I must mention another possibility on move 26.Qf6+. I had momentarily considered this move, but it seemed a bit ridiculous since I figured I should have something better than this, but really it is simply winning. For example, 26…NxQf6 is simply losing the knight, but 26…QxQ, 27.exQ! and the Black knight is trapped, permanently out of play, on g8! If Black declines with 26…Kf8, White trades rooks on c8, then Qh8 followed by Nf6 wins the pinned Ng8. I sure missed a lot of good stuff. 🙂 Better yet, this exactly the sort of thing one would miss in a quicker game on FICS, and even the sort of position you’d probably not reach positionally there, in the first place.

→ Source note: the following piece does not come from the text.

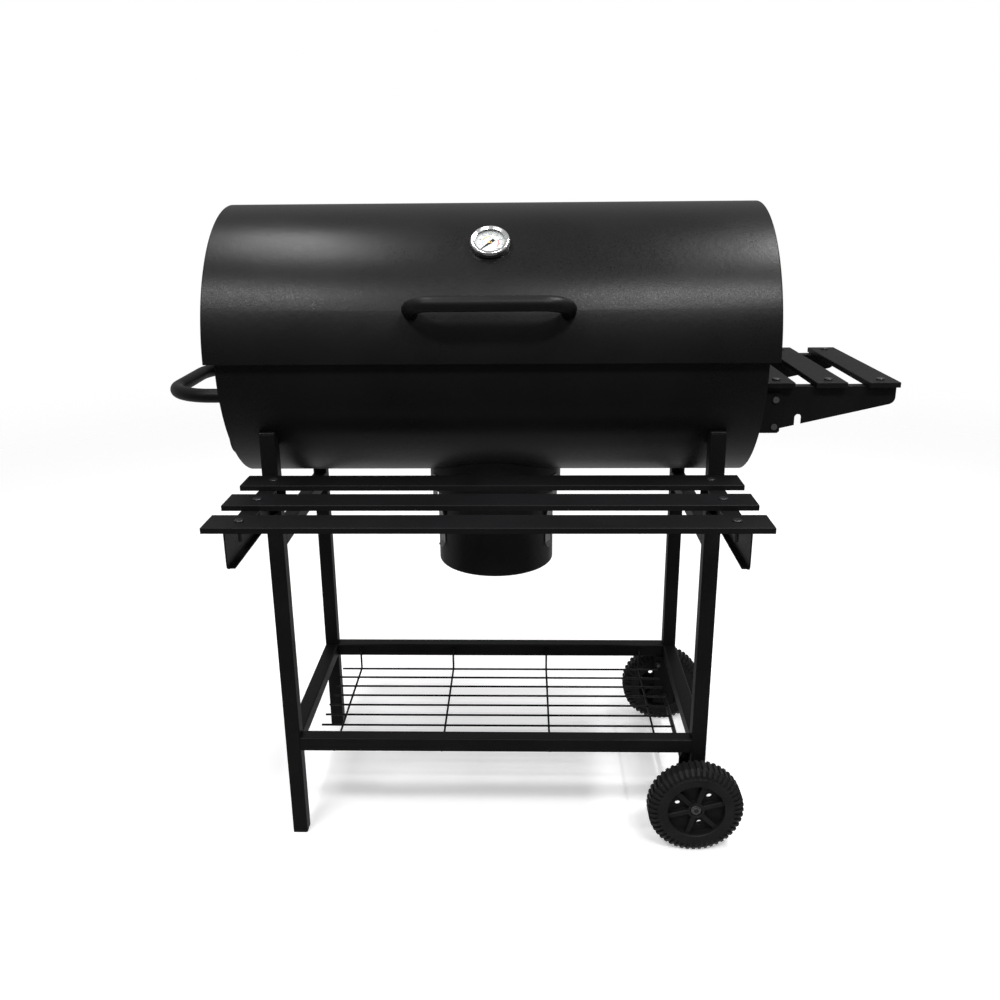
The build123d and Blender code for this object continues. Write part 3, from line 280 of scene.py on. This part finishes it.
MATERIALS = {
    "frame_coat": powder_coat("frame_coat_look", (0.0048, 0.0048, 0.0050), 0.46, 0.15),
    "black_coat": powder_coat("black_coat_look", (0.0042, 0.0042, 0.0044), 0.44, 0.15),
    "barrel_coat": powder_coat("barrel_coat_look", (0.0042, 0.0042, 0.0043), 0.34, 0.17, depth=0.0001),
    "slat_coat": powder_coat("slat_coat_look", (0.0044, 0.0044, 0.0049), 0.5, 0.11),
    "plastic": moulded_plastic("plastic_look", (0.006, 0.006, 0.0062), 0.42, 0.25),
    "wheel_plastic": moulded_plastic("wheel_plastic_look", (0.0075, 0.0075, 0.0078), 0.5, 0.22),
    "zinc": zinc_plate("zinc_look"),
    "dark_screw": powder_coat("dark_screw_look", (0.012, 0.012, 0.013), 0.34, 0.45, 900.0, 0.00005),
    "wire_coat": powder_coat("wire_coat_look", (0.004, 0.004, 0.0042), 0.4, 0.16, 900.0, 0.00006),
    "grate_enamel": enamel("grate_enamel_look"),
    "bezel_chrome": chrome("bezel_chrome_look"),
    "dial_face": painted("dial_face_look", (0.70, 0.70, 0.69), 0.32),
    "needle_black": painted("needle_black_look", (0.006, 0.006, 0.006), 0.35),
    "lens_glass": lens_glass("lens_glass_look"),
}
INK_BLACK = painted("ink_black_look", (0.012, 0.012, 0.013), 0.5)
INK_GREY = painted("ink_grey_look", (0.16, 0.16, 0.17), 0.5)
INK_RED = painted("ink_red_look", (0.55, 0.03, 0.02), 0.5)
INK_YELLOW = painted("ink_yellow_look", (0.75, 0.5, 0.03), 0.5)
BRASS = painted("brass_look", (0.78, 0.42, 0.12), 0.25, specular=0.5, metallic=1.0)

for row in frame["record"]["subparts"]:
    for slot in NODES[row["node"]].material_slots:
        slot.material = MATERIALS[row["material_slot"]]


# ---------------------------------------------------------------- thermometer print and hub

NEEDLE_JOINT = JOINTS["needle_turn"]
RIGHT = Vector((1, 0, 0))
DIAL_NORMAL = -Vector(NEEDLE_JOINT["axis"]).normalized()
DIAL_UP = DIAL_NORMAL.cross(RIGHT)
NEEDLE_TO_FACE = 0.0009      # from the joint's point, inside the needle, down to the dial's face
NEEDLE_TOP = 0.0003          # from the joint's point up to the needle's top
INK = 0.00006                # thickness of the print
LIFT = 0.00001               # keeps the print and the hub clear of the face under them

SCALE_START = 225            # degrees, at the lower left
SCALE_SWEEP = 270            # degrees, clockwise
DIVISIONS = 8                # long ticks on both scales, after the first


def piece(name, bm, material, body, smooth, place):
    """Turns a bmesh into a piece that rides on a CAD body."""
    bmesh.ops.recalc_face_normals(bm, faces=bm.faces)
    mesh = bpy.data.meshes.new(name)
    bm.to_mesh(mesh)
    bm.free()
    mesh.transform(place)
    for polygon in mesh.polygons:
        polygon.use_smooth = smooth
    mesh.materials.append(material)
    obj = bpy.data.objects.new(name, mesh)
    SCENE.collection.objects.link(obj)
    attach(obj, body)


def dial_place(height):
    """Matrix of the dial's plane, height metres above its face: x to the right, y to 12 o'clock."""
    origin = Vector(NEEDLE_JOINT["pos_m"]) + DIAL_NORMAL * (height - NEEDLE_TO_FACE)
    return axes_matrix(RIGHT, DIAL_UP, DIAL_NORMAL, origin)


def on_scale(radius, share):
    """Point at a share of the scale, which runs clockwise."""
    a = math.radians(SCALE_START - SCALE_SWEEP * share)
    return radius * math.cos(a), radius * math.sin(a)


def arc_band(bm, inner, outer, start, end, steps):
    """A thin flat band of print between two shares of the scale."""
    corners = ((inner, 0), (outer, 0), (outer, INK), (inner, INK))
    rows = []
    for i in range(steps + 1):
        share = start + (end - start) * i / steps
        rows.append([bm.verts.new((*on_scale(radius, share), z)) for radius, z in corners])
    for a, b in zip(rows, rows[1:]):
        for j in range(4):
            bm.faces.new((a[j], a[(j + 1) % 4], b[(j + 1) % 4], b[j]))
    bm.faces.new(rows[0])
    bm.faces.new(rows[-1][::-1])


def tick(bm, share, inner, outer, half_width):
    """A scale mark, drawn as a narrow band."""
    half_share = half_width / outer / math.radians(SCALE_SWEEP)
    arc_band(bm, inner, outer, share - half_share, share + half_share, 1)


def numeral(bm, text, size, radius, share):
    """Upright generic scale number, centred on its place."""
    curve = bpy.data.curves.new("numeral_" + text, "FONT")
    curve.body = text
    curve.size = size
    curve.extrude = INK / 2
    curve.align_x = "CENTER"
    curve.align_y = "CENTER"
    holder = bpy.data.objects.new("numeral_holder", curve)
    SCENE.collection.objects.link(holder)
    bpy.context.view_layer.update()
    depsgraph = bpy.context.evaluated_depsgraph_get()
    mesh = bpy.data.meshes.new_from_object(holder.evaluated_get(depsgraph))
    mesh.transform(Matrix.Translation((*on_scale(radius, share), INK / 2)))
    bm.from_mesh(mesh)
    bpy.data.objects.remove(holder)
    bpy.data.meshes.remove(mesh)
    bpy.data.curves.remove(curve)


def ticks(bm, per_division, outer, long_mark, short_mark):
    """Marks that end at the outer radius. Each is given by its inner radius and half width."""
    count = DIVISIONS * per_division
    for i in range(count + 1):
        inner, half_width = long_mark if i % per_division == 0 else short_mark
        tick(bm, i / count, inner, outer, half_width)


def numerals(bm, unit, every, size, radius):
    """Multiples of unit round the scale, one at every so many divisions."""
    for i in range(0, DIVISIONS + 1, every):
        numeral(bm, str(unit * i), size, radius, i / DIVISIONS)


def dial_print():
    """Outer and inner scales with generic numbers, and two coloured zones."""
    outer = bmesh.new()
    ticks(outer, per_division=5, outer=0.0217, long_mark=(0.0192, 0.00030), short_mark=(0.0204, 0.00015))
    numerals(outer, unit=50, every=1, size=0.0040, radius=0.0165)
    piece("dial_scale_outer", outer, INK_BLACK, "lid", False, dial_place(LIFT))

    inner = bmesh.new()
    arc_band(inner, 0.0115, 0.0120, start=0.0, end=1.0, steps=60)
    ticks(inner, per_division=4, outer=0.0115, long_mark=(0.0104, 0.00014), short_mark=(0.0109, 0.00014))
    numerals(inner, unit=30, every=2, size=0.0023, radius=0.0088)
    piece("dial_scale_inner", inner, INK_GREY, "lid", False, dial_place(LIFT))

    for name, ink, start, end in (("yellow", INK_YELLOW, 0.28, 0.5), ("red", INK_RED, 0.74, 0.98)):
        zone = bmesh.new()
        arc_band(zone, 0.0124, 0.0134, start, end, steps=20)
        piece("dial_zone_" + name, zone, ink, "lid", False, dial_place(LIFT))


def lathe(profile, steps):
    """Turns (radius, height) points round the z axis. A profile between two axis points is closed."""
    bm = bmesh.new()
    rings = []
    for radius, height in profile:
        if radius == 0.0:
            rings.append([bm.verts.new((0, 0, height))])
            continue
        angles = [2 * math.pi * i / steps for i in range(steps)]
        rings.append([bm.verts.new((radius * math.cos(a), radius * math.sin(a), height)) for a in angles])
    for a, b in zip(rings, rings[1:]):
        for i in range(steps):
            j = (i + 1) % steps
            corners = [a[i % len(a)], a[j % len(a)], b[j % len(b)], b[i % len(b)]]
            unique = list(dict.fromkeys(corners))
            if len(unique) >= 3:
                bm.faces.new(unique)
    return bm


def needle_hub():
    """Small brass cap over the middle of the needle."""
    flat_foot = ((0.0, 0.0), (0.0027, 0.0))
    crown = ((0.0028, 0.0002), (0.0027, 0.0006), (0.0022, 0.0009), (0.0012, 0.0011), (0.0, 0.0011))
    cap = lathe(flat_foot + crown, steps=40)
    place = dial_place(NEEDLE_TO_FACE + NEEDLE_TOP + LIFT)
    piece("needle_hub", cap, BRASS, "needle", True, place)


dial_print()
needle_hub()


# ---------------------------------------------------------------- floor, light, camera

def stage_floor():
    """Pale floor that melts into the backdrop a few metres out."""
    bm = bmesh.new()
    bmesh.ops.create_circle(bm, cap_ends=True, segments=96, radius=9.0)
    mesh = bpy.data.meshes.new("floor")
    bm.to_mesh(mesh)
    bm.free()
    floor = bpy.data.objects.new("floor", mesh)
    SCENE.collection.objects.link(floor)
    s = Shader("floor_look")
    s.feed(s.bsdf, {
        "Base Color": (0.88, 0.88, 0.88, 1.0),
        "Roughness": 0.9,
        "Specular IOR Level": 0.1,
        "Emission Color": (1.0, 1.0, 1.0, 1.0),
        "Emission Strength": 0.38,
    })
    distance = s.node("VectorMath", {0: s.coords}, operation="LENGTH").outputs["Value"]
    fade = s.spread(distance, 0.0, 1.0, start=1.2, end=4.5, smooth=True)
    clear = s.node("BsdfTransparent").outputs["BSDF"]
    s.surface(s.mix_shaders(fade, s.bsdf.outputs["BSDF"], clear))
    mesh.materials.append(s.material)
    floor.visible_glossy = False


def studio_world(seen, above, below, ground, walls):
    """White backdrop of strength seen, and a fill light that the camera doesn't see.

    The fill is strongest overhead and faint below the horizon, with a soft light from the ground and,
    low down, from the sides and the back. Its limits are a direction's z and y, from -1 to 1.
    """
    world = bpy.data.worlds.new("studio")
    SCENE.world = world
    world.use_nodes = True
    g = Graph(world.node_tree)
    direction = g.node("TexCoord").outputs["Generated"]
    axes = g.node("SeparateXYZ", {"Vector": direction}).outputs
    sky = g.spread(axes["Z"], below, above, start=-0.10, end=0.65, smooth=True)
    ground_light = g.spread(axes["Z"], 0.0, ground, start=-0.35, end=-0.95, smooth=True)
    low_down = g.spread(axes["Z"], 0.0, 1.0, start=0.30, end=0.05, smooth=True)
    not_in_front = g.spread(axes["Y"], 0.0, walls, start=-0.55, end=0.15, smooth=True)
    strength = g.add(g.add(sky, ground_light), g.times(not_in_front, low_down))
    fill = world.node_tree.nodes["Background"]
    g.feed(fill, {"Color": (1, 1, 1, 1), "Strength": strength})
    backdrop = g.node("Background", {"Color": (1, 1, 1, 1), "Strength": seen})
    by_camera = g.node("LightPath").outputs["Is Camera Ray"]
    both = g.mix_shaders(by_camera, fill.outputs["Background"], backdrop.outputs["Background"])
    g.feed(world.node_tree.nodes["World Output"], {"Surface": both})


def softbox(name, place, target, width, height, radiance):
    """Rectangular soft light; radiance is its brightness as seen in a mirror."""
    data = bpy.data.lights.new(name, "AREA")
    data.shape = "RECTANGLE"
    data.size = width
    data.size_y = height
    data.energy = radiance * width * height * math.pi
    light = bpy.data.objects.new(name, data)
    SCENE.collection.objects.link(light)
    light.location = place
    light.rotation_mode = "QUATERNION"
    light.rotation_quaternion = (Vector(target) - Vector(place)).to_track_quat("-Z", "Y")
    light.visible_camera = False


def camera():
    """The photograph's point of view, solved from the leg frame and the barrel."""
    data = bpy.data.cameras.new("camera")
    data.lens = 34.46
    data.sensor_width = 36.0
    data.clip_start = 0.01
    data.clip_end = 100.0
    obj = bpy.data.objects.new("camera", data)
    SCENE.collection.objects.link(obj)
    right = (0.999697, 0.023158, -0.008363)
    up = (0.000737, 0.311356, 0.950292)
    back = (0.024611, -0.950010, 0.311244)
    place = LEGS + Vector((0.0485, -1.5900, 1.0717))
    obj.matrix_world = axes_matrix(right, up, back, place)
    SCENE.camera = obj


BARREL = LEGS + Vector((0.0, 0.0, 0.95))
SOFTBOX_Z = 2.6
stage_floor()
studio_world(seen=1.0, above=0.42, below=0.08, ground=0.24, walls=0.30)
for name, x, y, width, height, radiance in (
    ("softbox_back_left", -0.66, -0.06, 0.84, 0.16, 39.0),
    ("softbox_back_right", 1.06, -0.14, 0.84, 0.16, 92.0),
    ("softbox_front_left", -1.02, -1.66, 0.86, 0.24, 44.0),
    ("softbox_front_right", 0.70, -1.79, 0.92, 0.24, 50.0),
):
    softbox(name, LEGS + Vector((x, y, SOFTBOX_Z)), BARREL, width, height, radiance)
camera()
SCENE.view_settings.view_transform = "Standard"

bpy.context.view_layer.update()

About this tournament, it had a good turnout. I am also going to play in tomorrow’s tournament which has a good turnout as well. I had to take a bye for rounds 1, since I was busy selling my trailer (for same as what I paid for it), which also caused me to miss a four round G/60 tournament the past Saturday (not that I play well at G/60). One thing to note is that I felt like my game was slightly irrelevant, as everyone had left and no one had hung around to watch any of it. I got to talk with one of my friends there, though, which was fun. Such an interesting game, and yet I guess it is lame in some way compared to people who can play a good G/30 game. I asked if there were any upsets, and there weren’t any. Nope, it was just me taking too long to close out a game that I am supposed to be capable of closing out as White. The story of my life.

After this game, I looked at a lot of potential mates in it. One thing is that his play looks bad and yet okay. It really takes some digging to find out why his position doesn’t work. He is not dropping pieces against me, so much as hanging positional weaknesses which require combinative solutions, which in turn require a time investment.